Although the farmer in an interview told THISDAY that he decided to stop paying insurance premium because of lack of  funds to do his business, this no doubt spells the need for sensitisation programmes among farmers as well as financial assistance to them especially in the area of premium financing.
This has become   important as recent development has shown that Nigeria has now been included in the list of natural disaster-prone countries.

Climatically, Nigerian farmers are prone to risks from natural disaster such as flood, draught as well as different crop and livestock diseases. They are so prone to these diseases that on yearly basis, the farmers especially those in the rural areas are exposed to huge losses emanating from farm crops and livestock epidemics.

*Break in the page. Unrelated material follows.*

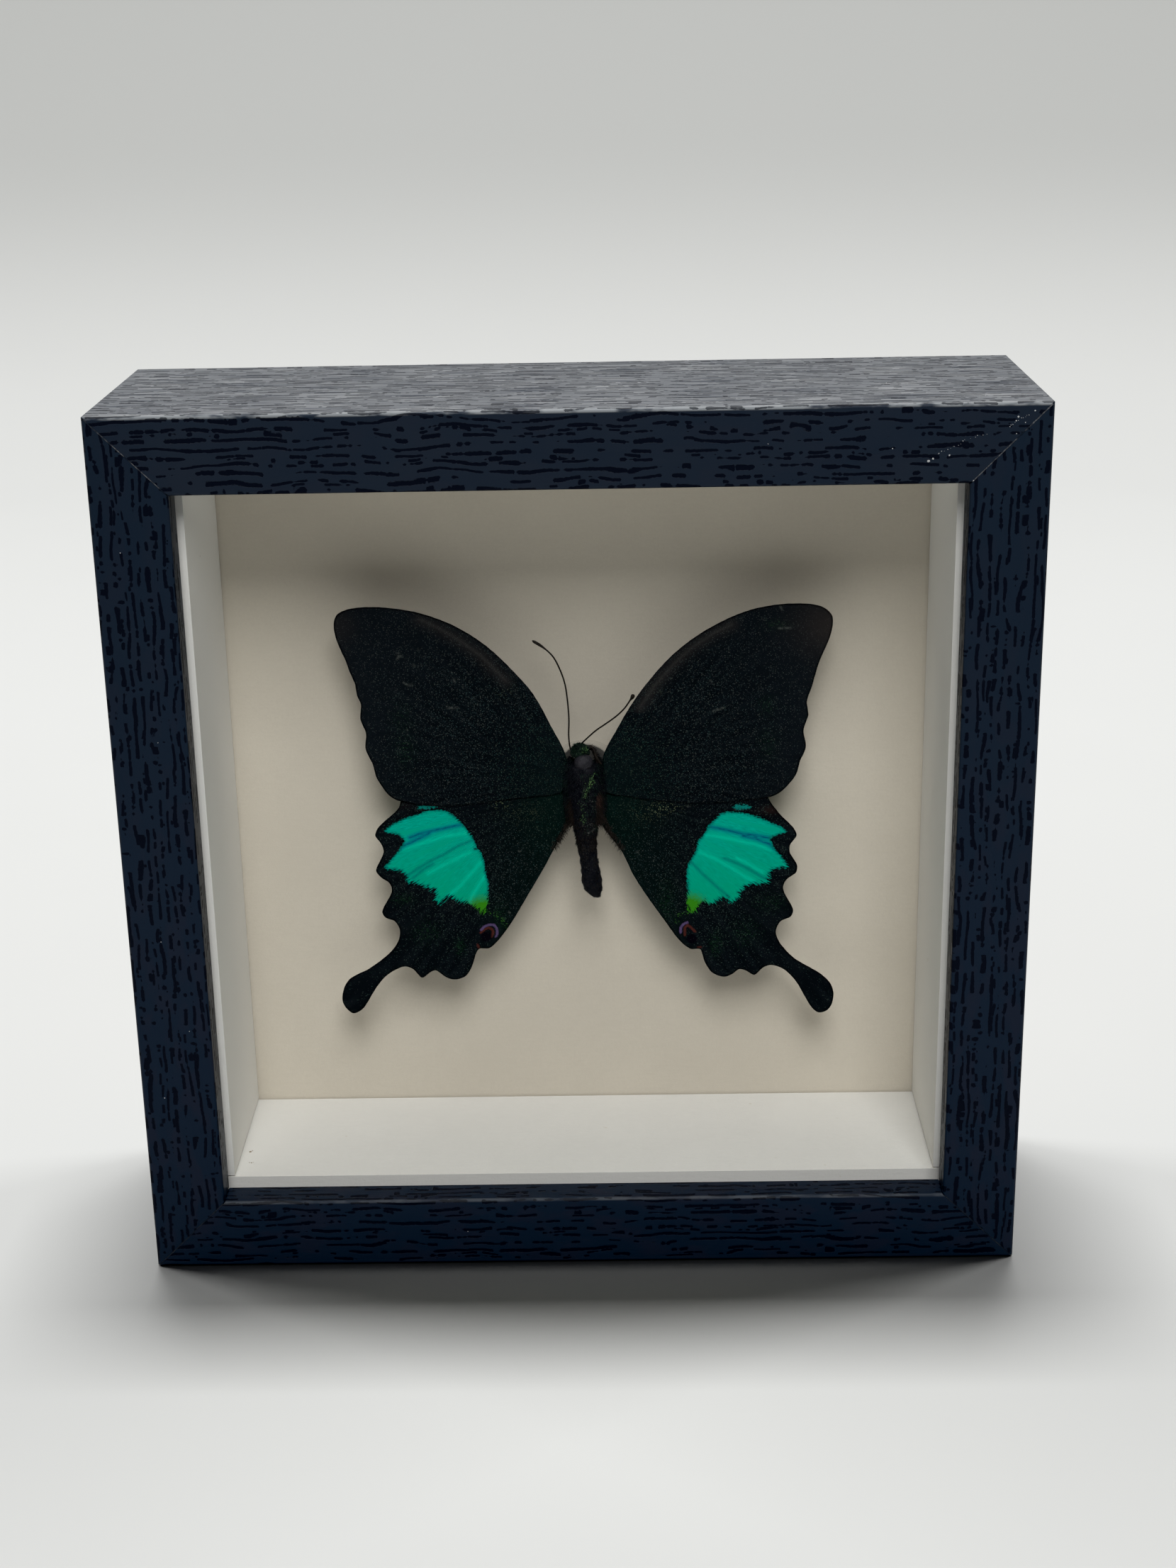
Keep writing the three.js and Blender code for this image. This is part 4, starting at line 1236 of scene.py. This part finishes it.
def make_pelt(name, material, centre, size, count, seed, trail, lengths, lowest=0.0):
    """Hairs all over the front of an ellipsoid, above a lowest height."""
    rng = np.random.default_rng(seed)
    width, lay = 0.04, 0.35
    parts, tones = [], []
    for _ in range(count):
        way = rng.normal(0, 1, 3)
        way[1] = -abs(way[1])
        way /= np.linalg.norm(way)
        root = np.array(centre) + way * size
        out = way / size
        out /= np.linalg.norm(out)
        if root[2] < lowest:
            continue
        parts.append(hair(root, out, np.array(trail, float), rng.uniform(*lengths), width, lay, rng))
        tones.append(rng.uniform(0, 1) ** 1.5)
    make_coated(name, material, parts, tones)


# Bright scales on the thorax and the abdomen: (x, z) from, (x, z) to, spread, count, sizes.
SCALE_BANDS = {
    "gold": [((2.75, 81.3), (2.1, 79.6), 0.42, 46, (0.09, 0.17)),
             ((2.0, 79.8), (1.1, 77.6), 0.40, 34, (0.07, 0.14)),
             ((0.7, 76.6), (1.0, 72.6), 0.42, 46, (0.06, 0.12)),
             ((1.6, 86.3), (1.2, 85.5), 0.45, 30, (0.06, 0.11))],
    "pale": [((1.6, 70.4), (2.9, 71.3), 0.30, 34, (0.07, 0.13)),
             ((0.8, 72.4), (2.6, 72.0), 0.45, 26, (0.06, 0.10)),
             ((2.2, 77.4), (3.2, 73.2), 0.50, 30, (0.06, 0.11)),
             ((1.1, 82.2), (0.9, 58.6), 1.10, 90, (0.04, 0.08))],
}


def make_scales(body):
    """Scales that catch the light, each a thin flake standing just off the fur."""
    materials = {"gold": hair_material("gold_scales", (0.0100, 0.0420, 0.0200), (0.1500, 0.2700, 0.1000)),
                 "pale": hair_material("pale_scales", (0.0180, 0.0240, 0.0260), (0.1500, 0.1600, 0.1400))}
    rng = np.random.default_rng(61)
    head_from, gap = 84, 0.24
    for kind, bands in SCALE_BANDS.items():
        parts, tones = [], []
        for start, end, spread, count, sizes in bands:
            start, end = np.array(start), np.array(end)
            for _ in range(count):
                spot = start + (end - start) * rng.uniform() + rng.normal(0, spread * 0.6, 2)
                if spot[1] > head_from:
                    root = np.array((spot[0], 3.0 + 0.35 * (spot[0] - 0.6) ** 2, spot[1]))
                    out = np.array((0.2, -0.95, 0.2))
                else:
                    x, half_width, _, _ = body.ring(spot[1])
                    angle = math.asin(min(max((spot[0] - x) / half_width, -0.95), 0.95))
                    root, out, _ = body.frame_at(spot[1], angle)
                tilt = out + rng.normal(0, 0.25, 3)
                tilt /= np.linalg.norm(tilt)
                parts.append(flake(root + out * gap, rng.uniform(*sizes), tilt, int(rng.integers(1000))))
                tones.append(rng.uniform(0, 1))
        make_coated(kind + "_scales", materials[kind], parts, tones)


LEGS = [
    ([(1.9, 4.8, 86.0), (2.6, 4.5, 86.0), (3.1, 4.3, 85.3), (3.2, 4.3, 84.5), (3.7, 4.4, 83.6),
      (4.2, 4.7, 82.8)], 0.27),
    ([(2.0, 5.0, 85.5), (2.6, 4.8, 85.4), (2.9, 4.7, 84.7), (3.3, 4.6, 83.8), (3.6, 4.8, 82.9)], 0.18),
]


def make_head(green_hair, brown_hair):
    """The head with its furry crown and eyes, the bare shining collar, and the folded fore legs."""
    slot = "insect_body"
    crown_skin = skin_material("head_skin", (0.0035, 0.0070, 0.0070), (0.0160, 0.0340, 0.0230),
                               (0.0600, 0.1200, 0.0650), 0.7, 0.08)
    centre, size = (0.56, 4.35, 85.4), (1.44, 1.35, 1.38)
    make_piece("head", *ellipsoid(centre, size, 26, 36, 0.10, 3), crown_skin, slot)
    collar_skin = skin_material("collar_shell", (0.0110, 0.0110, 0.0165), (0.0230, 0.0220, 0.0290),
                                (0.0340, 0.0340, 0.0410), 0.52, 0.28)
    collar = ellipsoid((1.15, 3.42, 83.65), (1.62, 1.34, 1.45), 24, 34, 0.03, 5)
    make_piece("collar", *collar, collar_skin, slot)
    eye_skin = Shader("eye_horn")
    facets, _ = eye_skin.cells(eye_skin.place(), 0.09)
    color = eye_skin.mix(facets, (0.0050, 0.0040, 0.0035), (0.0160, 0.0130, 0.0110))
    eye_skin = eye_skin.finish(color, 0.25, eye_skin.bump(facets, 0.02), Specular_IOR_Level=0.5)
    eyes = merge([ellipsoid((centre[0] + way * 1.15, 4.7, 85.0), (0.62, 0.8, 0.8), 16, 22)
                  for way in (-1, 1)])
    make_piece("eyes", *eyes, eye_skin, slot)
    make_pelt("head_fur", green_hair, centre, size, 900, 31, (0.1, -0.2, -0.4), (0.25, 0.5), 84.6)

    legs = []
    for path, radius in LEGS:
        line = spline(path, 8)
        legs.append(tube(line, np.linspace(radius, radius * 0.7, len(line)), 10))
    horn = skin_material("leg_horn", (0.0040, 0.0032, 0.0030), (0.0180, 0.0130, 0.0100), (0.06, 0.04, 0.03))
    make_piece("fore_legs", *merge(legs), horn, slot)
    make_tuft("leg_hair", brown_hair, 170, 33, [(2.4, 86.0), (3.1, 85.4), (3.3, 84.6), (3.9, 83.5)],
              (0.5, -0.1, 0.5), (4.2, 4.9), 0.42, 0.035, 0.5)


ANTENNA_LINES = {
    "antenna_left": [(-0.85, 4.2, 84.9), (-1.2, 4.4, 86.3), (-1.35, 4.4, 88.2), (-1.25, 4.3, 91.2),
                     (-1.4, 4.3, 94.2), (-1.8, 4.4, 97.5), (-2.6, 4.5, 100.1), (-3.8, 4.6, 102.5),
                     (-5.5, 4.6, 104.2), (-7.3, 4.6, 105.4)],
    "antenna_right": [(0.7, 4.6, 86.5), (2.2, 4.4, 88), (3.5, 4.2, 89.2), (5, 4, 90.3), (7, 3.9, 91.8),
                      (8.4, 3.8, 93.2), (9.4, 3.6, 94.7), (9.8, 3.2, 95.4), (9.9, 2.5, 95.9)],
}


def make_antennae():
    """Thin ringed shafts that swell to a club at the end."""
    horn = grainy_material("antenna_horn", 0.3, 3, (0.0030, 0.0024, 0.0020), (0.0140, 0.0100, 0.0070),
                           0.5, 0.03, 0.15)
    shaft, segment, sides = 0.145, 0.42, 12
    clubs = {"antenna_left": 0.27, "antenna_right": 0.36}
    for node, line in ANTENNA_LINES.items():
        path = even(spline(line, 12), 0.07)
        travelled = path_lengths(path)
        share = travelled / travelled[-1]
        swell = np.clip((share - 0.86) / 0.09, 0, 1)
        swell = swell * swell * (3 - 2 * swell)
        end = np.sqrt(np.clip((1 - share) / 0.02, 0.02, 1))
        rings = 1 - 0.10 * np.abs(np.cos(travelled / segment * math.pi)) ** 6
        radii = (shaft + (clubs[node] - shaft) * swell) * rings * end
        name = node.replace("antenna_", "feeler_")
        make_piece(name, *tube(path, radii, sides), horn, "antenna_horn", (node,))


# ---------------------------------------------------------------- small marks of wear

def flake(centre, size, normal, seed):
    """A tiny irregular flake lying on a flat face, with its upper face a little smaller."""
    rng = np.random.default_rng(seed)
    centre, normal = np.array(centre), np.array(normal, float)
    one = np.cross(normal, (0.31, 0.57, 0.76))
    one /= np.linalg.norm(one)
    two = np.cross(normal, one)
    sides, thickness, taper = 7, 0.12, 0.2
    ring = [rng.uniform(0.55, 1.0) * np.array((math.cos(a), math.sin(a)))
            for a in np.arange(sides) / sides * 2 * math.pi]
    base = [centre + size * (p[0] * one + p[1] * two) for p in ring]
    top = [b + normal * size * thickness - (b - centre) * taper for b in base]
    faces = [tuple(reversed(range(sides))), tuple(range(sides, 2 * sides))]
    return base + top, faces + rings_joined(2, sides)


def make_specks():
    """White dust and chips on the front of the frame, and a scrape by the top right corner."""
    front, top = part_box("rail_top")[0].y / MM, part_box("rail_top")[1].z / MM
    spots = [(55.8, 141.0, 0.30), (56.5, 141.4, 0.20), (59.0, 141.9, 0.20), (50.2, 143.1, 0.14),
             (69.4, 147.7, 0.20), (69.1, 147.1, 0.16), (71.9, 148.6, 0.16), (62.9, 137.9, 0.12),
             (69.2, 145.1, 0.10), (70.5, 146.8, 0.10), (-70.6, 128.5, 0.12), (-67.2, 97, 0.10),
             (-69.5, 62, 0.12), (-66, 45.5, 0.09), (-71.2, 33, 0.12), (-20.2, 6.3, 0.10), (31, 144.1, 0.09)]
    parts = [flake((x, front, z), size, (0, -1, 0), k) for k, (x, z, size) in enumerate(spots)]
    dust = [(-55.1, -8.2), (-41.2, -15.3), (-22, -19.6), (51.3, -3.8), (65.2, -17.1), (-62.4, -15.2),
            (8.3, 6.4), (28.8, -12.7), (-8.8, 14.5), (40.1, 15.2)]
    parts += [flake((x, y, top), 0.12, (0, 0, 1), 30 + k) for k, (x, y) in enumerate(dust)]
    rng = np.random.default_rng(5)
    scrapes = [spline([(56.8, 141.8), (59.4, 143.2), (62, 144.4), (64.6, 145.2)], 12),
               spline([(68.2, 146.2), (69.4, 147.2), (70.8, 147.9)], 8)]
    for k, (x, z) in enumerate(np.vstack(scrapes)):
        if rng.uniform() < 0.55:
            spot = (x + rng.normal(0, 0.10), front, z + rng.normal(0, 0.10))
            parts.append(flake(spot, rng.uniform(0.04, 0.10), (0, -1, 0), 50 + k))
    chalk = grainy_material("pale_chips", 0.2, 2, (0.30, 0.31, 0.32), (0.60, 0.61, 0.61), 0.8, 0.02)
    make_piece("chips", *merge(parts), chalk, "moulding_foil")


def make_stains():
    """Small brown stains inside the box, on the bottom spacer and its left wall."""
    sill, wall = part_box("spacer_bottom")[1].z / MM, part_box("spacer_left")[1].x / MM
    spots = [(-60.3, -6.1, 0.34), (-60.0, -5.7, 0.16), (-59.9, -10.1, 0.16), (-59.5, -10.2, 0.20),
             (-59.2, -10.0, 0.12)]
    parts = [flake((x, y, sill), size, (0, 0, 1), 90 + k) for k, (x, y, size) in enumerate(spots)]
    parts.append(flake((wall, -3.6, 123.1), 0.14, (1, 0, 0), 97))
    stain = grainy_material("brown_stain", 0.15, 2, (0.20, 0.14, 0.08), (0.42, 0.34, 0.24), 0.9, 0.01)
    make_piece("stains", *merge(parts), stain, "spacer_card")


# ---------------------------------------------------------------- everything together

make_camera()
make_floor()
make_lights()
dress_rails()
make_mitres()
dress_box()
make_wings()
make_body()
make_antennae()
make_specks()
make_stains()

Farmers in the city are not immune from the problem too.
This being the case, insurance managers should find ways of sweeping farmers under insurance cover through the ongoing micro insurance scheme being campaigned by NAICOM.

They should through the agency system discover various farm settlements in the country, find out risks different farmers are prone to and design products that will address such needs.
They should also study other problems facing the farmers and design investment-related products that will solve those problems and attract them to test what insurance cover looks like and the benefits they stand to gain from there.

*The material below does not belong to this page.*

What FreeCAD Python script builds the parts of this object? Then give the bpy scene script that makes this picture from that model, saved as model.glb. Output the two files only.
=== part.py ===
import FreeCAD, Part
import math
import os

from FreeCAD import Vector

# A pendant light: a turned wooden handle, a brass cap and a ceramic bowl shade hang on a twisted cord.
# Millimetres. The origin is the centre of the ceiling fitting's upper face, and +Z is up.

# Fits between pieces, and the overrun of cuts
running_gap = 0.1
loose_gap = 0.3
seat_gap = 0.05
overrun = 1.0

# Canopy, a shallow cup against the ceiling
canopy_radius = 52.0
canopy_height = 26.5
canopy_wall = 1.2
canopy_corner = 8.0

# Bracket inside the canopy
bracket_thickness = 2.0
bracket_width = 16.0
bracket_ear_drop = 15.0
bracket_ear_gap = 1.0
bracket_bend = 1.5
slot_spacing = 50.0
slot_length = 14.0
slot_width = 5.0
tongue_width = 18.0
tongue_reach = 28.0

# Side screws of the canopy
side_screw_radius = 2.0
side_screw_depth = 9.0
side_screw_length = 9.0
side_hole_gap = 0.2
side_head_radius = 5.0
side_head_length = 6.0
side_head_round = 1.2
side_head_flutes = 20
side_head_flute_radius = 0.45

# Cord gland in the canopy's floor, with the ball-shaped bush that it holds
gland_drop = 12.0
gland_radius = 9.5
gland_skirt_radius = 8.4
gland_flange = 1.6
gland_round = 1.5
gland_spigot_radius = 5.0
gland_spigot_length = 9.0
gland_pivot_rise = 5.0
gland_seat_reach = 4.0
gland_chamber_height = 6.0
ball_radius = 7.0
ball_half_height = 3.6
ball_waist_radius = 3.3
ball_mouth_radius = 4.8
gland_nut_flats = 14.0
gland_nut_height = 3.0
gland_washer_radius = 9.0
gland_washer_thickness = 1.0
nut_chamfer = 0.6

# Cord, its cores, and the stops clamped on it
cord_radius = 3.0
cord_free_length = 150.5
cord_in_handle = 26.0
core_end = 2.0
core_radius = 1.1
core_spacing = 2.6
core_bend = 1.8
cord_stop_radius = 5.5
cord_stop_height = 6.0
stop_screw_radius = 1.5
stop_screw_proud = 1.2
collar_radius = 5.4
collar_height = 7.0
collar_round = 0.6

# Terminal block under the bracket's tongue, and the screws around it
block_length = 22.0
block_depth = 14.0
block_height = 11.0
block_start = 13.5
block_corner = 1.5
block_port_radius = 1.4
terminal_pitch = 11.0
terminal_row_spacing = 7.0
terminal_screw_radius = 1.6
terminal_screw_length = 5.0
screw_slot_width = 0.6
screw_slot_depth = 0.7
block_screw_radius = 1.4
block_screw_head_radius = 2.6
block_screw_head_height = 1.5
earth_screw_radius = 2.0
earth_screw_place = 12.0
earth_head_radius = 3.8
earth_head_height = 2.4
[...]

Obviously, one of the common problems of farmers in the country is lack of finance and inability to secure credits from finance institutions to rent farm lands, buy fertilisers, seedlings and hire labourers.
One of the farmers in the Ojo Farm Settlement said despite the noise banks are making concerning agric credit scheme, none is real as he and his colleagues in the farm settlement had made efforts to benefit from the credit scheme of the banks but none worked.

He said if government really wants to help farmers, it should no longer channel it through the banks so that the credit will be equitably distributed to farmers who need it.
But in the midst of their plight, the Central Bank of Nigeria (CBN) few years back ignited light of hope for farmers in the country.

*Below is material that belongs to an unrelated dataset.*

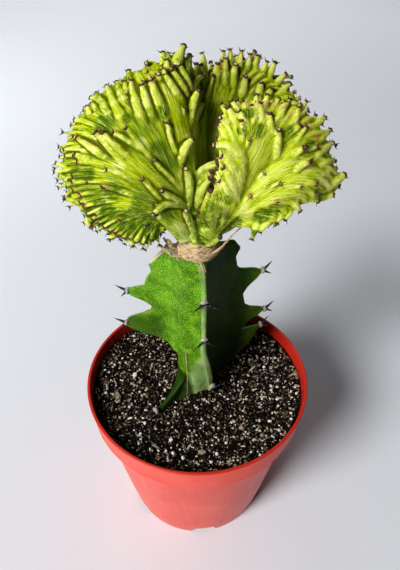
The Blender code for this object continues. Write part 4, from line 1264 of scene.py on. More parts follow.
def build_callus(looks):
    chance = random.Random(CALLUS_SEED)
    radius = looks.radius / MM
    foot = CALLUS_BOX[0].z
    profile = [(0.0, foot + CALLUS_PROFILE[0][0])]
    profile += [(radius * share, foot + rise) for rise, share in CALLUS_PROFILE]
    profile += [(0.0, foot + CALLUS_PROFILE[-1][0])]
    bm = spin_profile(profile, CALLUS_STEPS, closed=False)
    bmesh.ops.subdivide_edges(bm, edges=[edge for edge in bm.edges if abs(
        edge.verts[0].co.z - edge.verts[1].co.z) > 0.1 * MM], cuts=3, use_grid_fill=True)
    for vert in bm.verts:
        place = vert.co / MM
        flat = Vector((place.x, place.y, 0.0))
        if flat.length > 1.0:
            wave = noise.noise(Vector((place.x * 0.35, place.y * 0.35, place.z * 1.6)))
            fine = noise.noise(Vector((place.x * 0.5, place.y * 0.5, place.z * 5.0)))
            vert.co += flat.normalized() * (0.75 * wave + 0.3 * fine) * MM
    material = dry_material(looks)
    collar = finish_mesh("callus_collar", bm, material, 180)
    place_piece(collar, "graft_callus")

    strands = bmesh.new()
    for _ in range(looks.fibres):
        start = chance.uniform(0.0, 360.0)
        length = chance.uniform(25.0, 80.0)
        height = foot + chance.uniform(-0.8, 6.6)
        slope = chance.uniform(-1.4, 1.4)
        points = []
        for step in range(6):
            share = step / 5
            angle = radians(start + length * share)
            rise = height + slope * share
            level = np.interp(rise - foot, *zip(*CALLUS_PROFILE))
            reach = radius * level + 0.35 + (0.9 * share ** 3 if chance.random() < 0.25 else 0.0)
            points.append((reach * cos(angle), reach * sin(angle), rise))
        add_strand(strands, points, chance.uniform(0.16, 0.34))
    for line, width in CALLUS_STRIPS:
        for _ in range(4):
            shift = Vector([chance.uniform(-0.5, 0.5) * width for _ in range(3)])
            add_strand(strands, [Vector(point) + shift for point in line],
                       width * chance.uniform(0.25, 0.5), 5)
    add_strand(strands, DRY_FIBRE, 0.24)
    fibres = finish_mesh("callus_fibres", strands, material, 60)
    place_piece(fibres, None)


# Crest

class CrestLooks(bpy.types.PropertyGroup):
    grain: length_property("Skin grain", "Size of the skin's mesh", 0.00042, min=0.0003)
    colour: colour_property("Flesh colour", "Yellow-green of the faces", (0.50, 0.60, 0.003))
    ridge_colour: colour_property("Ridge colour", "Cream of the rib tops", (0.86, 0.87, 0.27))
    streak_colour: colour_property("Streak colour", "Green of the streaks", (0.15, 0.27, 0.002))
    shade_colour: colour_property("Shade colour", "Dark green in the grooves",
                                  (0.035, 0.075, 0.002))
    tip_colour: colour_property("Tip colour", "Brown of the areoles", (0.060, 0.026, 0.014))


SHEET_STEP = 0.5
SHEET_RISE = 56
LOBE_DEPTH = 60.0
RIM_SWELL = 1.2
SIDE_THINNING = 0.4
RIB_HEIGHT = 0.5
GROOVE_DEPTH = 0.9
RIB_STARTS = (0.48, 0.78)
ROD_SIDES = 12
ROD_LEVELS = 7
ROD_PROFILE = [(1.0, level) for level in range(ROD_LEVELS)]
# Rods from root to tip, in radii: half width, half height, and height of the back over the face.
ROD_TAPER = np.array([0.3, 0.75, 1.05, 1.1, 0.96, 0.74, 0.5])
ROD_RISE = np.array([0.3, 0.55, 0.75, 0.85, 0.85, 0.72, 0.5])
ROD_BACK = np.array([-1.0, -0.5, -0.05, 0.36, 0.74, 0.98, 1.04])
SEEN_BACK = np.array([-1.25, -0.7, -0.18, 0.26, 0.58, 0.76, 0.72])
ROD_LIFT = ROD_BACK - ROD_RISE
SEEN_LIFT = SEEN_BACK - ROD_RISE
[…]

The Apex bank has in recent times shown  positive response to the farmers’ insurance needs.
Recently, the apex bank said it had perfected plans to invest USD 30 million on insurance in a way to mitigate losses among farmers through a programme tagged CBN initiative of the Nigerian Incentive Based Risk Management System for Agricultural Lending (NIRSAL).

According to the apex bank, the initiative  will provide opportunities for the insurance companies.
NIRSAL, according to the former CBN deputy governor Mr Tunde Lemo  is a dynamic, holistic approach that tackles both agricultural value chain and the agricultural financing of value chain and is built on five pillars namely: risk sharing facilities, insurance facilities, technical facilities, holistic bank rating merchants and bank incentives mechanism.

 He said the primary goal of the initiative’s insurance facilities is to expand insurance product for agricultural lending from the current coverage to new products such as weather index insurance, new variants of pest and diseases insurance.
At one of the insurance meetings held to close the year, insurance experts had urged federal government to develop agric sector through the extension of its Agric insurance subsidy project to private sector own insurance firms.

Currently only agric insurance provided by the Nigerian Agricultural Insurance corporation (NAIC) is being subsidised by the government.
But insurance experts said government should expand its agric insurance subsidy programme to enable other insurance firms participate in agric insurance in the country and to encourage farmers buy insurance.
According to the experts, government should borrow a leaf from agric insurance expansion programmes adopted by Nigerian neighbours and save farmers from losses while expanding farm production output.
Recently in China, farmers made positive confession on the impact of agric insurance claims payment in their activities.

Nigerian insurers are yet to experience this, raising the question on when Nigerian farmers will be fully brought under insurance  cover against natural disaster risks like  flood which is fast becoming annual occurrence in the country.